Restrict the output to the lines below starting at the one that contains "in imported if" and ending at the one that contains "# Where things", and restate them word for word, both ends included.

- _RECORDED INFORMATION_:
= = = = =
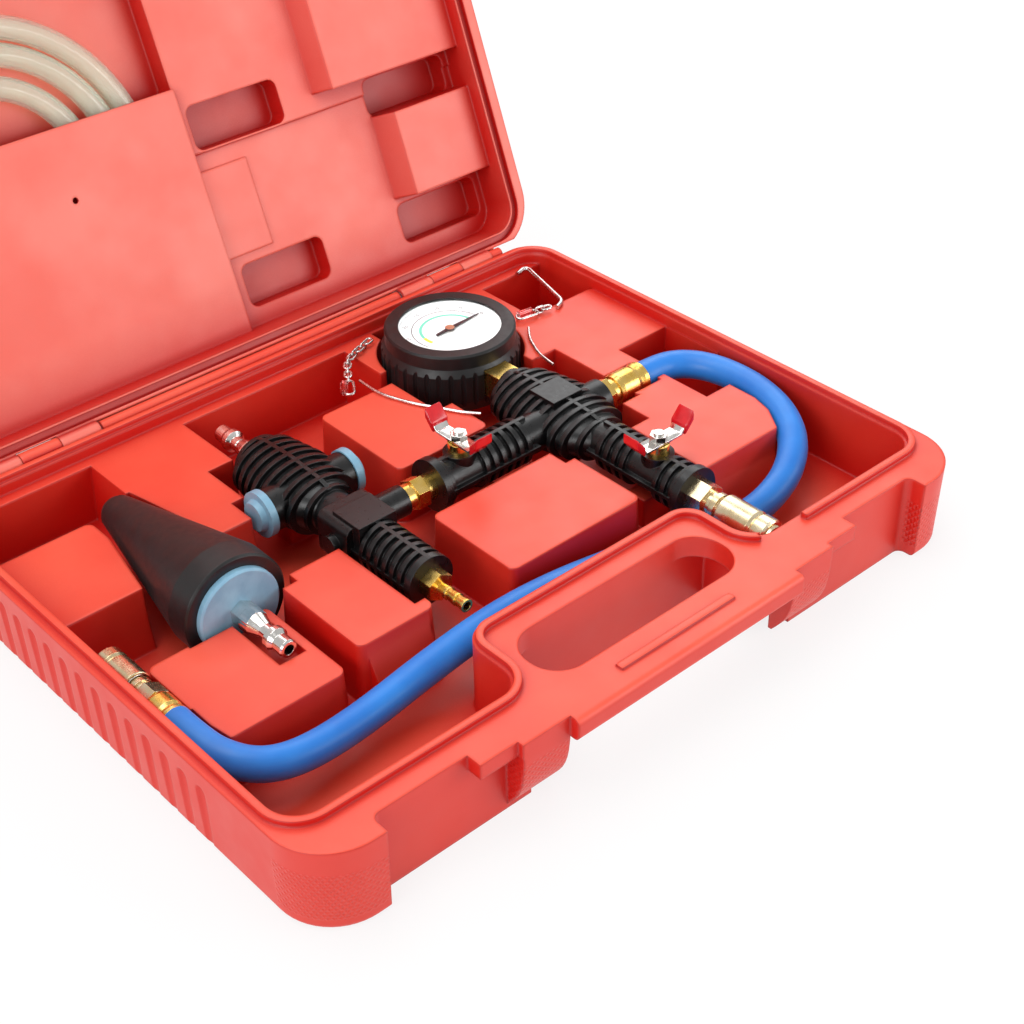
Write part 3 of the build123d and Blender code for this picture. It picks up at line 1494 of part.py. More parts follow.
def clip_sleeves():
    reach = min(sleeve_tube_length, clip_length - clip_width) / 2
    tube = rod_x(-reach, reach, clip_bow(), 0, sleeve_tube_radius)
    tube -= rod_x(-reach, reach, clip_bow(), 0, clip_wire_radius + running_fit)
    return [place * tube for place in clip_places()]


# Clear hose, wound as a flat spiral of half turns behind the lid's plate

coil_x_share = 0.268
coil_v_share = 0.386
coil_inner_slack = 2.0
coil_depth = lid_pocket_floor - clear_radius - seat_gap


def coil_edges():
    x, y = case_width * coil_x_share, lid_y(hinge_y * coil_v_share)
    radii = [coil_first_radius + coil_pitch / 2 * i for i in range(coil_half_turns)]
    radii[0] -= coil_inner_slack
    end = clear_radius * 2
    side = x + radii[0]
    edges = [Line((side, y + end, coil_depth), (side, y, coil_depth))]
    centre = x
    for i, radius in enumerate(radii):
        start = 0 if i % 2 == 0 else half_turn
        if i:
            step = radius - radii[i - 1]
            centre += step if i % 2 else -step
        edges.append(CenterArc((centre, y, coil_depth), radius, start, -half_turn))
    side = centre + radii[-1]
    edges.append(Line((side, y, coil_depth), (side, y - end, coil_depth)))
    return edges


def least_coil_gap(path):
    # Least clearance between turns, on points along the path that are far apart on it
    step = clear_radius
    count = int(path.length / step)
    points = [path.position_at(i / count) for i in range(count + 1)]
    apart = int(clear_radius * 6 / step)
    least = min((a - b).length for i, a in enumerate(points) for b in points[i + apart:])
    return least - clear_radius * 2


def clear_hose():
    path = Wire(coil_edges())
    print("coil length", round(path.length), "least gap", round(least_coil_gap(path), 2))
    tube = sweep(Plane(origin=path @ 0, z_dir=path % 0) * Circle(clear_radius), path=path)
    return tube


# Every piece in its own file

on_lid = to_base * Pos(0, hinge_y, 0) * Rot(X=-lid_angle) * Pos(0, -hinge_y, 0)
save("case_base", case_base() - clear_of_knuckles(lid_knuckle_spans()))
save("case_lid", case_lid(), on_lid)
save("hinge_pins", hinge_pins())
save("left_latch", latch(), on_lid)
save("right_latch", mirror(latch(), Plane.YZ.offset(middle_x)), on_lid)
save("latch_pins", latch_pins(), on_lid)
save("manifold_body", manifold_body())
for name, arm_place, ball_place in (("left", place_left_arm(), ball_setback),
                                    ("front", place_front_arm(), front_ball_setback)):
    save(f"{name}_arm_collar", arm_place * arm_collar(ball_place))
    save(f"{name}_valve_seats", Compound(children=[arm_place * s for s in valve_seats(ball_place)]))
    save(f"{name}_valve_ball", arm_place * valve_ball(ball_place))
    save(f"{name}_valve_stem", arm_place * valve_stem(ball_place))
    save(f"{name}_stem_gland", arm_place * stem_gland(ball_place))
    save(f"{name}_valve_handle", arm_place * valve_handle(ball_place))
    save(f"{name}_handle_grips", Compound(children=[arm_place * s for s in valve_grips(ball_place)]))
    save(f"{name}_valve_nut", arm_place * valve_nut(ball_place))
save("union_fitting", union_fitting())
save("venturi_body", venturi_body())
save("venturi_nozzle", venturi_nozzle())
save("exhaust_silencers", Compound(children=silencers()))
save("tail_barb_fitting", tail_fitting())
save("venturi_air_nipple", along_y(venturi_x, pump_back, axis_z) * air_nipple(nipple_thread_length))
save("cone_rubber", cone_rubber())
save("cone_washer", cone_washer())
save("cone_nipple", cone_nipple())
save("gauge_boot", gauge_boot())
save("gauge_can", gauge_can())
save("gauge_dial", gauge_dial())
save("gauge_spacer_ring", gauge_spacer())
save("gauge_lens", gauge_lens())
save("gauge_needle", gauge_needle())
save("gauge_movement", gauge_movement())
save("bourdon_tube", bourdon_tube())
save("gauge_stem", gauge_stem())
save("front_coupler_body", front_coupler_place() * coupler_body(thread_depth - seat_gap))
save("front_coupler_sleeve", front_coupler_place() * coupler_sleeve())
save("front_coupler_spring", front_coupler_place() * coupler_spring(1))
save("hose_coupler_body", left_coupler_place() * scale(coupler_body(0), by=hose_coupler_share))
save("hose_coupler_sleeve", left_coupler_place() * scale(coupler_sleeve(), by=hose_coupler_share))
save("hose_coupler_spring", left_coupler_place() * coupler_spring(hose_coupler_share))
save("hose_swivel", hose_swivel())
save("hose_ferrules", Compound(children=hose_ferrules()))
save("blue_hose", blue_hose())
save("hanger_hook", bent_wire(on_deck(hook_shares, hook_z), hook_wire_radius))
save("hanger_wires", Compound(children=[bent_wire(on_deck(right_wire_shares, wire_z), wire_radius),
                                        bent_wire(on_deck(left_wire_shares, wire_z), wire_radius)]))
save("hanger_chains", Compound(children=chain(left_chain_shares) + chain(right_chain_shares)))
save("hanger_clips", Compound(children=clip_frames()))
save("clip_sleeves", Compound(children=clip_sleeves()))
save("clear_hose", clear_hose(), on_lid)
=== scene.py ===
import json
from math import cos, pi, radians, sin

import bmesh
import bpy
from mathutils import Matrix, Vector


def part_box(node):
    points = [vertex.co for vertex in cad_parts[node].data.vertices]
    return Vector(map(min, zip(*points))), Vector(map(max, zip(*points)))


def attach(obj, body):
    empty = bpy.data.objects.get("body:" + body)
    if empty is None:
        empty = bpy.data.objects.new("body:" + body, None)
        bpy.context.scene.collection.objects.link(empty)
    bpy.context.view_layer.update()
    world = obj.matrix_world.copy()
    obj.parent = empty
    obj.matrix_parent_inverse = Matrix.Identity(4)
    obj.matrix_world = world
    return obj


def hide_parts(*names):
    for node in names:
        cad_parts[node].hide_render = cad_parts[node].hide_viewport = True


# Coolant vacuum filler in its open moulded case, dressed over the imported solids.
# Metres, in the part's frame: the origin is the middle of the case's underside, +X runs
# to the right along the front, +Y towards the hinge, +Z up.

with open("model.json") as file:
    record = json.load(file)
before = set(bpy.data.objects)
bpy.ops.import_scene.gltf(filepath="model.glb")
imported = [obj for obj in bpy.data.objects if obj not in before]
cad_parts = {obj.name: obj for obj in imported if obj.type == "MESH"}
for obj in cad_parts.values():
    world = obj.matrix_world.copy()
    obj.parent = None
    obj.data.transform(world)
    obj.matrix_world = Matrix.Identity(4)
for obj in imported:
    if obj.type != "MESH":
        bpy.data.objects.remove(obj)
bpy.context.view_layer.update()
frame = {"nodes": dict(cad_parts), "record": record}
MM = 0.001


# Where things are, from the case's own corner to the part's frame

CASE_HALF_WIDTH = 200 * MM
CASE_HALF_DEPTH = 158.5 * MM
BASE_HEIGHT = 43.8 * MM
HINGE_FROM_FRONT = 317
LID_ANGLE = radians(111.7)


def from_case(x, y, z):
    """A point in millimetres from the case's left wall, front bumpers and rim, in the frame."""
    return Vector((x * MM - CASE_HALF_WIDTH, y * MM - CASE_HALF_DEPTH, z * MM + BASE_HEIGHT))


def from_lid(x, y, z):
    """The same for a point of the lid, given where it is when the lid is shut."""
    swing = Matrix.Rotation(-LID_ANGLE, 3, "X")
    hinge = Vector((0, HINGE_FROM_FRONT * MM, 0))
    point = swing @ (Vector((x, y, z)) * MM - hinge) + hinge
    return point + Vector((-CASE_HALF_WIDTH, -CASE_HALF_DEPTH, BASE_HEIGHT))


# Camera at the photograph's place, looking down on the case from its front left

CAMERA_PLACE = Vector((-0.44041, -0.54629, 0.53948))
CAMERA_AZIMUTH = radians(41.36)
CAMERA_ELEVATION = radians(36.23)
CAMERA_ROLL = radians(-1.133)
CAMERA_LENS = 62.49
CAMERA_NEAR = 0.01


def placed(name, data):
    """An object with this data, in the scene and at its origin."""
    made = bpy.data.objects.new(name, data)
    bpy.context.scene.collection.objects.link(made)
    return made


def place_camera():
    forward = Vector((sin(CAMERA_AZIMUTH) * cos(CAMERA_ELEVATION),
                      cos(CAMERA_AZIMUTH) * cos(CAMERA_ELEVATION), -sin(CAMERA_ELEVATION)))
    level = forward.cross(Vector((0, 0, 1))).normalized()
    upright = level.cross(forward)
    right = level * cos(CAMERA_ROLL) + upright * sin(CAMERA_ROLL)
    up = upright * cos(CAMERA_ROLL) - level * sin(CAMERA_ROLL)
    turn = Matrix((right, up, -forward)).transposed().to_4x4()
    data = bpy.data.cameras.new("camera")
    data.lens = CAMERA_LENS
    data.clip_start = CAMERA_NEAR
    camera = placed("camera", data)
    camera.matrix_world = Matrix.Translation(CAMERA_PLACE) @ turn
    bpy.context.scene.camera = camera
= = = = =
- _FULL ANSWER_:
cad_parts = {obj.name: obj for obj in imported if obj.type == "MESH"}
for obj in cad_parts.values():
    world = obj.matrix_world.copy()
    obj.parent = None
    obj.data.transform(world)
    obj.matrix_world = Matrix.Identity(4)
for obj in imported:
    if obj.type != "MESH":
        bpy.data.objects.remove(obj)
bpy.context.view_layer.update()
frame = {"nodes": dict(cad_parts), "record": record}
MM = 0.001


# Where things are, from the case's own corner to the part's frame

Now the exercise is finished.